One of the biggest problems with the LGBT community as a whole is our tendency to link sexual orientation to many, many, many unrelated subjects. If we campaigned for gay rights and nothing else, things might be different; but we campaign by making spectacles, shocking people and then yelling into their faces about how "we're here and we're fucking in the streets and wearing thongs and throwing glitter and screaming about female pop stars and you'd better fucking get used to it!"
Ah, yes, that makes sense. Although, if Mr Smith calls the yeti a bigfoot, and Mr Jones calls the yeti a sasquatch, Mr Johnson, who calls the yeti a yeti, will still be right to come along and bang their heads together, right?
This is a bit confusing, interesting indeed, but confusing. I mean, if a person chooses to be 'gay' in opposition to the wrongful application of the term homosexual, what are gay people actually, if it's not homosexual???

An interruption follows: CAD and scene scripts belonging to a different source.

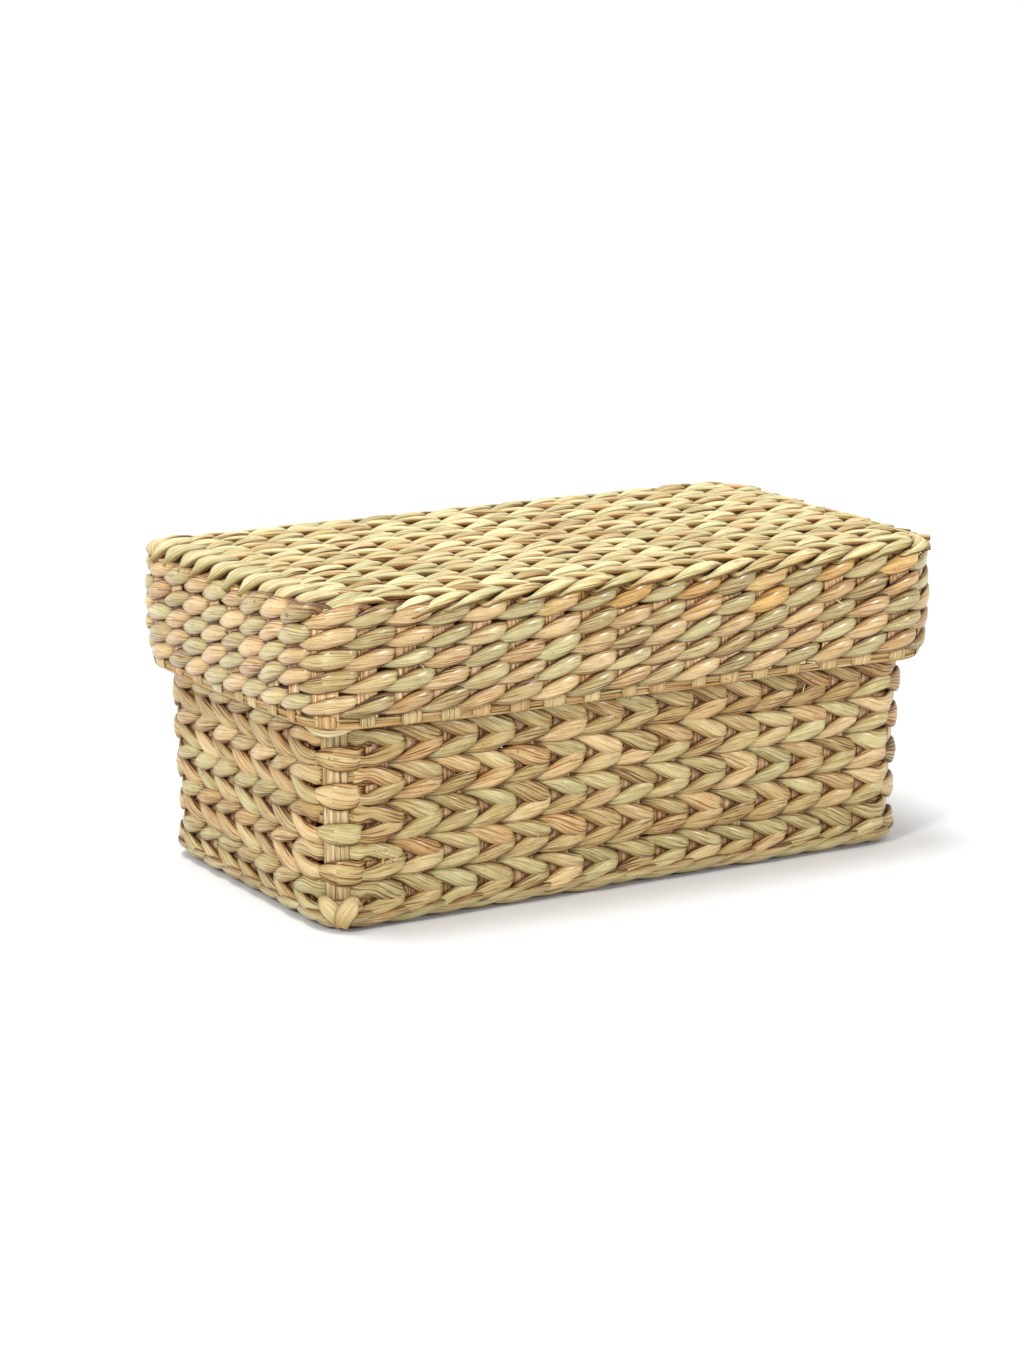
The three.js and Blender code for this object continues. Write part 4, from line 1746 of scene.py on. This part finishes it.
RIM_OUT = 0.0012  # from a rim's stakes to the middle of its strands
TAB_OUT = 0.0017  # from the same stakes to the middle of their folded ends
STAKE_END = 0.0006  # from the lid's foot to the ends of its stakes
FOOT_ENDS = (  # place in stakes, level and way out of the wall at each knot of the two ends
    ((-0.34, 0.0112, 0.0030), (-0.2, 0.0100, 0.0042), (0.0, 0.0068, 0.0046), (0.14, 0.0026, 0.0034)),
    ((0.46, 0.0116, 0.0034), (0.34, 0.0104, 0.0046), (0.2, 0.0066, 0.0052), (0.12, 0.0024, 0.0042)),
)
FOOT_FRAYS = ((1.15, 0.0262), (1.2, 0.0250))  # place in stakes and level, as for the next three
BODY_WALL_FRAYS = ((5.4, 0.0275), (8.3, 0.0510), (10.6, 0.0335), (12.9, 0.0640))
LID_EDGE_FRAYS = ((16.4, 0.1090), (16.6, 0.1085), (15.9, 0.1052), (14.8, 0.0880), (16.1, 0.0875))
LID_WALL_FRAYS = ((12.6, 0.0945), (14.1, 0.0948), (2.1, 0.0880), (5.5, 0.0805), (13.3, 0.0740))

CORNER_STITCH = (  # from the near left corner of the lid's top, at its crest
    (0.0042, 0.0046, -0.0046),
    (0.0072, 0.0052, -0.0026),
    (0.0150, 0.0082, -0.0016),
    (0.0235, 0.0135, -0.0016),
    (0.0310, 0.0190, -0.0034),
)
CURLED_LEAF = (  # from the back left corner of the lid's top, a little under its crest
    (-0.0004, -0.0120, -0.0040),
    (0.0020, -0.0070, -0.0012),
    (0.0080, -0.0032, -0.0002),
    (0.0160, -0.0012, -0.0006),
    (0.0250, -0.0006, -0.0022),
)


@dataclass(frozen=True)
class Finishes:
    """The finishes' materials.

    Attributes:
        strand: of the body's rows and mat.
        smooth: of the lid's rows, which shine more.
        top: of the lid's top and the rope round it.
        stake: of all stakes.
        rim: of both rims.
    """

    strand: bpy.types.Material
    smooth: bpy.types.Material
    top: bpy.types.Material
    stake: bpy.types.Material
    rim: bpy.types.Material


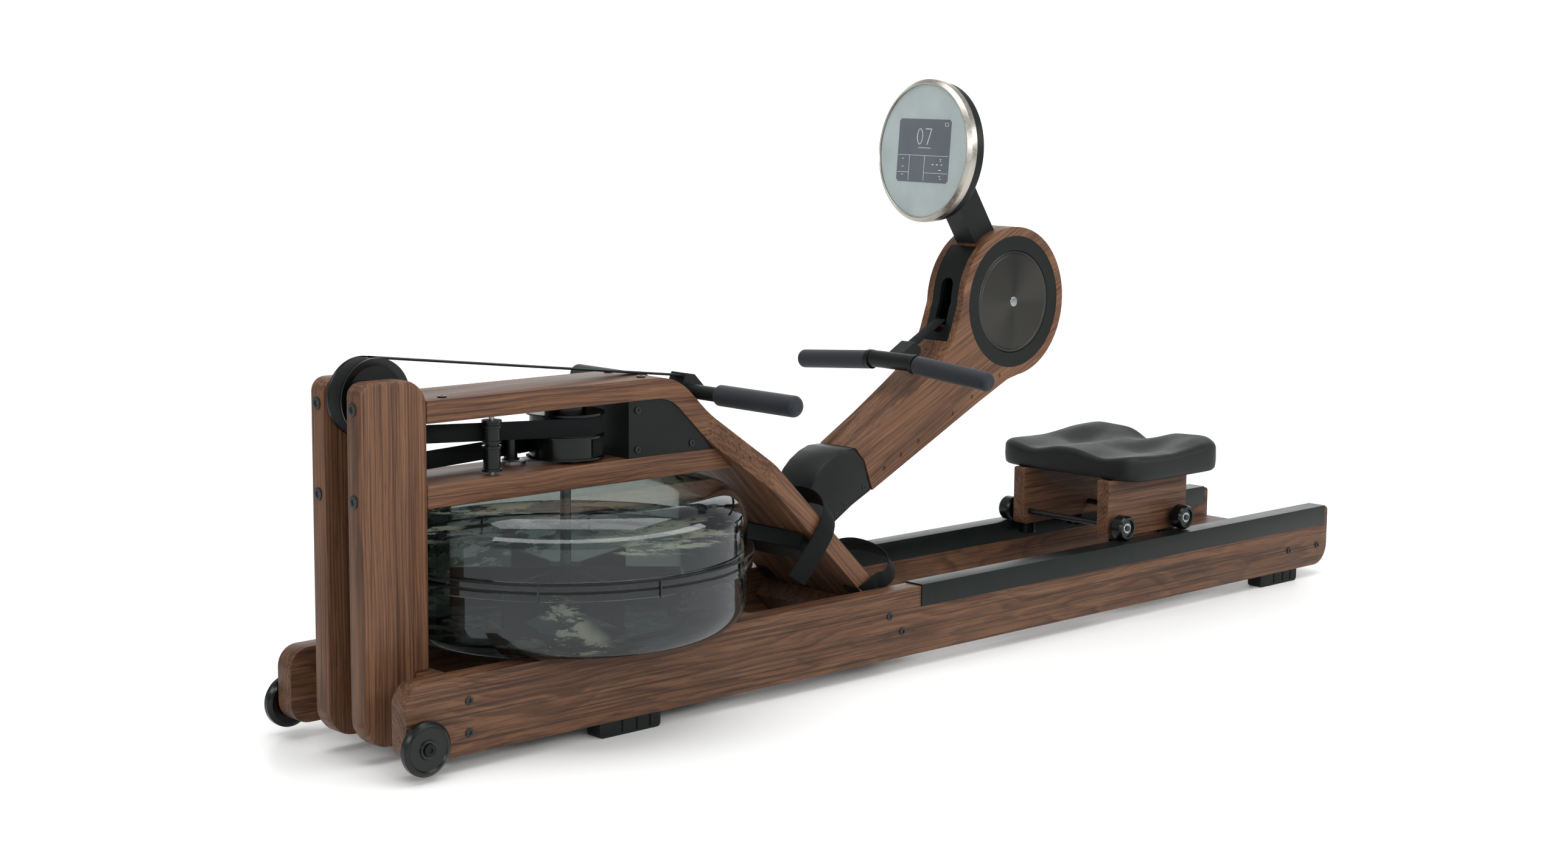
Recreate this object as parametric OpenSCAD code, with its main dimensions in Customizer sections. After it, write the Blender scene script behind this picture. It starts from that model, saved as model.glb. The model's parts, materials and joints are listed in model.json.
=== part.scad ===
// Water rowing machine: two wooden rails, a round water tank under a bent wooden deck that
// runs down into the footboard, a strap drive with a pull handle, a rolling seat, and a
// leaning wooden arm with a second strap handle and a round monitor.
// X runs along the machine (tank end at -X), Y across, Z up. The origin is on the floor at
// the centre of the machine. Lengths are in millimetres.

/* [Rails] */
// Length of each rail
rail_len = 2100; // [1900:10:2300]
// Height of each rail board
rail_h = 109; // [100:1:120]
// Thickness of each rail board
rail_t = 34; // [30:1:36]
// Clear gap between the rails
rail_gap = 246; // [244:1:250]
// Height of the rubber feet
foot_h = 22; // [18:1:26]
// Thickness of the folded metal rail caps
cap_t = 2.5; // [2:0.5:3]
// Depth of the rail cap's side legs
cap_leg = 33; // [25:1:36]

/* [Posts and deck] */
// Thickness of each upright post
post_t = 34; // [30:1:36]
// Depth of each post along the machine
post_d = 107; // [100:1:110]
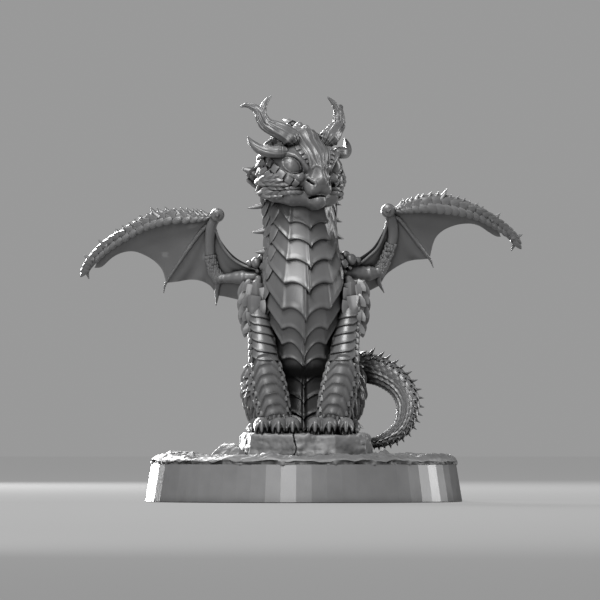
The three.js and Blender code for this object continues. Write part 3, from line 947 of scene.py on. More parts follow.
# face scales of the right side, as seen from straight ahead: root x and height, tip x and height, width
BROW_SQUARES = [(-1.45, 56.75, -1.5, 55.95, 0.95), (-1.15, 55.8, -0.95, 55.1, 0.85),
                (-0.65, 55.05, -0.3, 54.45, 0.8), (-0.1, 54.35, 0.2, 53.75, 0.7),
                (0.35, 53.6, 0.55, 53.1, 0.55)]
CHEEK_BLOCKS = [(-5.0, 53.9, -5.7, 52.7, 1.3), (-4.1, 52.9, -4.95, 51.75, 1.45),
                (-3.15, 51.95, -3.95, 50.85, 1.4), (-2.0, 51.05, -2.7, 50.05, 1.25),
                (-0.95, 50.4, -1.5, 49.6, 1.0)]
CHEEK_TOP = ([-7.8, -5.6, -4.2, -2.0, -0.2], [52.6, 52.6, 51.2, 49.9, 49.4])  # x and height along its edges
CHEEK_FOOT = ([-7.8, -7.3, -5.4, -0.8, -0.2], [50.0, 48.8, 47.9, 48.2, 48.8])
CHEEK_SPIKES = [(-7.3, 51.6, -9.8, 52.25, 2.2), (-6.6, 50.7, -8.4, 49.4, 1.9), (-5.8, 49.4, -7.6, 48.3, 1.6),
                (-6.4, 53.9, -8.2, 52.9, 1.6), (-7.2, 50.9, -8.6, 50.9, 1.5)]


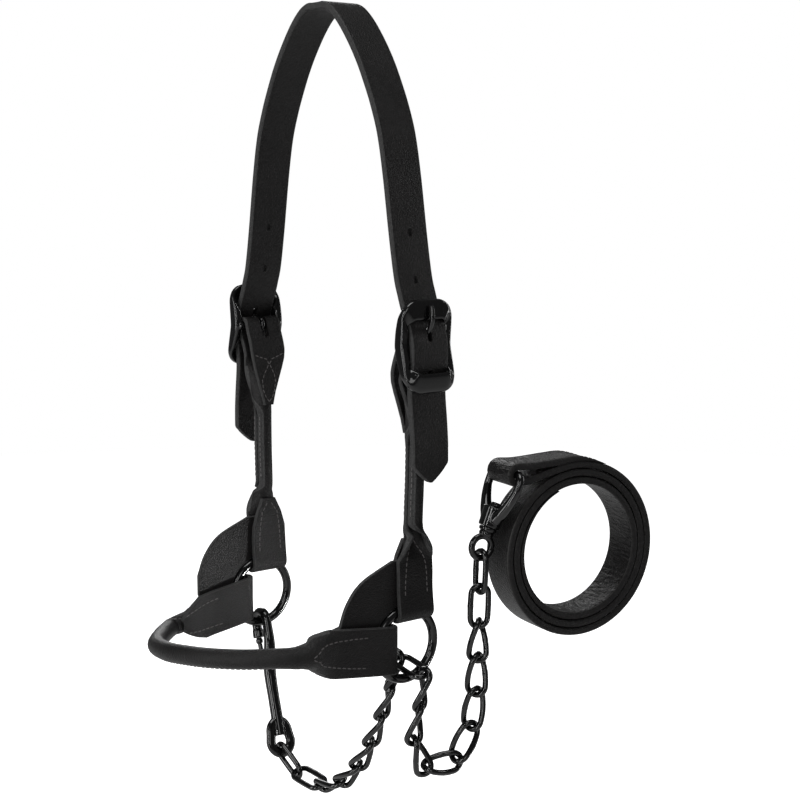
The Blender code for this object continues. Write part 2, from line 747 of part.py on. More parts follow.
LINK_MESHES = {
    (pitch, twist): link_mesh(f"link_{pitch:.1f}_{twist:.1f}", pitch, twist)
    for pitch in (CHIN_PITCH, LEAD_PITCH) for twist in (0, math.pi / 2)
}
SADDLE = saddle()
LEAD = lead_run(SADDLE)
for each_link in [*chin_run(SADDLE), SADDLE, *LEAD]:
    each_link.add()


def on_lead(u, z, depth=0.0):
    """A point of the lead's plane, counted along it and up from the chain's last crown."""
    return LEAD[-1].end + LEAD_AHEAD * u + Z * z + LEAD_ACROSS * depth


# Snap: a cast hook with a flat eye across it, and a sprung wire gate.

RING_LOW = Vector((RING_X, RING_SIDE, -RING_RADIUS))


def snap_frame():
    """The snap's own axes: across it along the ring's wire, to the far side, and up its length."""
    up = (RING_LOW - Vector(SNAP_EYE)).normalized()
    between = up.cross(X).normalized()
    return between.cross(up).normalized(), between, up


def on_snap(side, along, across=0.0):
    """World point of the snap: 'side' to the far side, 'along' up from the ring's wire."""
    lateral, between, up = snap_frame()
    return place(*(RING_LOW + between * side + up * along + lateral * across))


def snap():
    reach = (RING_LOW - Vector(SNAP_EYE)).length
    level = RING_WIRE / 2 + GAP + SNAP_WIRE / 2 - SNAP_HOOK
    line = [(SNAP_HOOK, -6.5), (SNAP_HOOK, -3.5)] + arc((0, level), SNAP_HOOK, 0, 180, 8)
    radii = [1.0] * len(line)
    line += [(-SNAP_HOOK, -7), (-SNAP_HOOK + 0.4, -13), (-4.4, -19.5), (-2.1, -26), (-0.6, -32),
             (0, -39), (0, -50), (0, 10 - reach)]
    radii += [1.05, 1.1, 1.2, 1.25, 1.22, 1.15, 1.1, 1.1]
    mesh = wire_mesh("snap", [on_snap(a, b) for a, b in line], SNAP_WIRE, radii=radii)
    made = finish("snap_body", mesh, ENAMEL, place(*RING_LOW))
    low, high = SNAP_EYE_RADIUS - reach, SNAP_EYE_RADIUS - reach + 5.5
    loop = arc((0, high), SNAP_EYE_RADIUS, 0, 180, 8) + arc((0, low), SNAP_EYE_RADIUS, 180, 360, 8)
    eye = wire_mesh("eye", [on_snap(0, b, a) for a, b in loop], SNAP_EYE_WIRE, closed=True)
    boolean(made, cutter("snap_eye", eye), "UNION")
    collar = rod_mesh("collar", on_snap(SNAP_HOOK, -5), on_snap(SNAP_HOOK, -10), 7.4)
    boolean(made, cutter("snap_collar", collar), "UNION")
    socket = box_mesh("socket", on_snap(4.6, -30), (GATE_WIRE + 1, 8.4, 12), snap_turn())
    boolean(made, cutter("gate_socket", socket), "DIFFERENCE")
    rod = [on_snap(2.6, -32), on_snap(4.2, -26), on_snap(5.8, -18.5), on_snap(SNAP_HOOK - 0.05, -10.9)]
    gate = wire_mesh("gate", smooth_path(rod, 3.5 * MM), GATE_WIRE)
    finish("snap_gate", gate, ENAMEL, on_snap(2.6, -32))


def snap_turn():
    return Matrix(snap_frame()).transposed().to_4x4()


# Swivel and dee: the chain's last link hangs in a round eye that turns in the dee's boss.

def axis_point(distance, depth=0.0, aside=0.0):
    """World point on the swivel's axis, counted from the eye's centre towards the dee's bar."""
    run = Vector((DEE_BAR[0] - EYE[0], DEE_BAR[1] - EYE[1]))
    run.normalize()
    u = EYE[0] + run.x * distance - run.y * aside
    z = EYE[1] + run.y * distance + run.x * aside
    return place(*on_lead(u, z, depth))


def bar_distance():
    return math.hypot(DEE_BAR[0] - EYE[0], DEE_BAR[1] - EYE[1])


def swivel():
    loop = arc((0, 0), EYE_RADIUS, 0, 345, 23)
    points = [axis_point(b, 0, a) for a, b in loop]
    made = finish("swivel_eye", wire_mesh("eye", points, EYE_WIRE, closed=True), ENAMEL, axis_point(0))
    parts = (("shank", 6.5, 26.5, 4.6), ("collar", 8.6, 11.9, 10.0), ("head", 24.4, 27.0, 7.0))
    for word, start, end, wire in parts:
        rod = rod_mesh(word, axis_point(start), axis_point(end), wire)
        boolean(made, cutter(f"swivel_{word}", rod), "UNION")


def dee():
    top = bar_distance()
    corner = 4.5
    line = [(-6.5, 19.5), (-8.8, 22), (-13, 29), (-DEE_HALF + 0.3, 35.5), (-DEE_HALF, 38)]
    line += [(a, b) for a, b in arc((-DEE_HALF + corner, top - corner), corner, 180, 90, 4)]
    line += [(-a, b) for a, b in reversed(line)]
    points = [axis_point(b, a) for a, b in line]
    made = finish("swivel_dee", wire_mesh("dee", points, DEE_WIRE), ENAMEL, axis_point(top))
    boss = rod_mesh("boss", axis_point(12.2), axis_point(24.1), 13.0, 12.0)
    boolean(made, cutter("dee_boss", boss), "UNION")
    bore = rod_mesh("bore", axis_point(8), axis_point(30), 5.4)
    boolean(made, cutter("dee_bore", bore), "DIFFERENCE")


# Lead strap: one long strap, folded round the dee's bar and wound in a flat coil.

def coil_point(turn, outward=0.0):
    """Middle line of the coil in the lead's plane, that many turns in from its outer end."""
    angle = COIL_START - 2 * math.pi * turn
    sunk = STRAP_THICKNESS / 2 + COIL_PITCH * turn - outward
    u = COIL_CENTRE[0] + (COIL_RADII[0] - sunk) * math.cos(angle)
    z = COIL_CENTRE[1] + (COIL_RADII[1] - sunk) * math.sin(angle)
    return Vector((u, z, 0))


def lead_line():
    """Points and thicknesses from the thinned end of the outer ply, round the bar, to the core."""
    bar = Vector((*DEE_BAR, 0))
    wrap = DEE_WIRE / 2 + GAP + STRAP_THICKNESS / 2
    over = STRAP_THICKNESS + 0.55
    thin = [(coil_point(0.075, over - 1.1), 1.6), (coil_point(0.05, over - 0.5), 2.8),
            (coil_point(0.02, over), STRAP_THICKNESS), (coil_point(-0.012, over + 0.3), STRAP_THICKNESS)]
    plies = [(Vector((bar.x + 10.5, bar.y + wrap - 0.2, 0)), STRAP_THICKNESS)]
    for u, z in arc((bar.x, bar.y), wrap, 90, 270, 8):
        plies.append((Vector((u, z, 0)), STRAP_THICKNESS))
    plies.append((Vector((bar.x + 8, bar.y - wrap + 1.0, 0)), STRAP_THICKNESS))
    plies.append((Vector((bar.x + 15, bar.y - wrap + 2.8, 0)), STRAP_THICKNESS))
    steps = round(COIL_TURNS * COIL_STEPS)
    wound = [(coil_point(COIL_TURNS * i / steps), STRAP_THICKNESS) for i in range(1, steps + 1)]
    return thin + plies + wound


def lead_strap():
    line = lead_line()
    places = [point for point, _ in line]
    half = STRAP_WIDTH / 2
    edge = 0.8
    sections = []
    for i, (point, thickness) in enumerate(line):
        along = (places[min(i + 1, len(line) - 1)] - places[max(i - 1, 0)]).normalized()
        out = Vector((-along.y, along.x, 0))
        rise = thickness / 2
        soft = min(edge, rise * 0.6)
        outline = (
            (half, rise - soft), (half - edge, rise), (edge - half, rise), (-half, rise - soft),
            (-half, soft - rise), (edge - half, -rise), (half - edge, -rise), (half, soft - rise),
        )
        section = []
        for depth, b in outline:
            spot = point + out * b
            section.append(place(*on_lead(spot.x, spot.y, depth)))
        sections.append(section)
    made = finish("lead_strap", loft("lead_strap", sections), BLACK_LEATHER, axis_point(bar_distance()))
    least = min(
        (coil_point(turn / 200) - coil_point(turn / 200 + 1 + shift / 400)).length
        for turn in range(0, round(200 * (COIL_TURNS - 1)) + 1) for shift in range(-8, 1)
    )
    print(f"least gap between the coil's turns: {least - STRAP_THICKNESS:.2f} mm")
    return made


for side_sign, side_word in ((-1, "near"), (1, "far")):
    ring(f"{side_word}_ring", side_sign)
    buckle(side_word, side_sign)
    tongue(side_word, side_sign)
    cheek(side_word, side_sign)
    gusset(side_word, side_sign)
crown()
noseband()
snap()
swivel()
dee()
lead_strap()
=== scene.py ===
import math
from collections import namedtuple

import bmesh
import bpy
import numpy as np
from mathutils import Matrix, Vector
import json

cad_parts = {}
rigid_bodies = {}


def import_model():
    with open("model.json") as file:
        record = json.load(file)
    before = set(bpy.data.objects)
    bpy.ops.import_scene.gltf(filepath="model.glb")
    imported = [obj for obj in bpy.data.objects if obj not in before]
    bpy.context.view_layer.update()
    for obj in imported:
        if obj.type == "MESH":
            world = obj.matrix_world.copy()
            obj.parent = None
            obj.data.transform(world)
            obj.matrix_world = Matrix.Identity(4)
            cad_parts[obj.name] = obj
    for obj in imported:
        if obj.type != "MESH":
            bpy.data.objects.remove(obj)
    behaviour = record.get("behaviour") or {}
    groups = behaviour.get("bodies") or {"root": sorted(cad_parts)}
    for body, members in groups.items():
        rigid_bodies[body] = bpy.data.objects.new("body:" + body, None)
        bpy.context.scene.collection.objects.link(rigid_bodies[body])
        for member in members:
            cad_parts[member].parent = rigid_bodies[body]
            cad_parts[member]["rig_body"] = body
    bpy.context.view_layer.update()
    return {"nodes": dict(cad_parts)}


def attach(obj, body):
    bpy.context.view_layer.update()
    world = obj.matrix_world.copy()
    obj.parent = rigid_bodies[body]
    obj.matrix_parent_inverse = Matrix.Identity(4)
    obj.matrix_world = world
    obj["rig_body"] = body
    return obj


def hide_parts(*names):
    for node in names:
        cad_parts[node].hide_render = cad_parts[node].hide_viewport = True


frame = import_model()
bpy.ops.object.select_all(action="DESELECT")
scene = bpy.context.scene


# The view: a long portrait lens a metre off the near side, well above the rings, looking back
# and slightly down. Large soft boxes stand left, in front, above and behind. Two narrow ones
# give the enamel its long thin highlights, and a snoot lights the far side's leather.

HALTER_MIDDLE = (0.02, 0, -0.26)
FLOOR_LEVEL = -0.76


def stand(name, held, place, target):
    """Stands a lens or a lamp at its place, turned to the target."""
    made = bpy.data.objects.new(name, held)
    made.location = place
    made.rotation_euler = (Vector(target) - made.location).to_track_quat("-Z", "Y").to_euler()
    scene.collection.objects.link(made)
    return made


def soft_box(name, place, width, height, power):
    lamp = bpy.data.lights.new(name, "AREA")
    lamp.shape = "RECTANGLE"
    lamp.size = width
    lamp.size_y = height
    lamp.energy = power
    stand(name, lamp, place, HALTER_MIDDLE)


lens = bpy.data.cameras.new("portrait_lens")
lens.lens = 71.4
lens.sensor_width = 36
scene.camera = stand("camera", lens, (-0.5498, -0.7676, -0.0982), (0.0501, 0.0, -0.2325))
scene.view_settings.view_transform = "Standard"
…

Another well made point. Although again, i'm not sure i understand that survival is relevant here, i mean, coming out is no more surviving than what staying in the closet is. I can understand the pride in taking the step to come out, but to continue to celebrate and take pride in that throughout a life seems just odd. And i have to agree with yummylongsword about what gay pride events appear to have degenerated into. No longer a celebration of identity, but a flaunting of it, its pretty ugly.
This is, sadly, true and the reason I do not and will not attend "Pride" functions.Our very need to even have "gay pride," to celebrate "Pride Week" through main street parades festooned with drag queens, leather daddies, and dykes on bikes, is such a pathetic reflection of what we think we should and shouldn’t be proud of as human beings that I’m afraid I just can’t muster up the requisite "gay pride" to feel this way.
Still, I’ll be on the sidelines watching the floats and all the pretty boys go by, marveling and salivating at the lurid excesses that invigorate the very same stereotypes that we spend the rest of the year fighting against.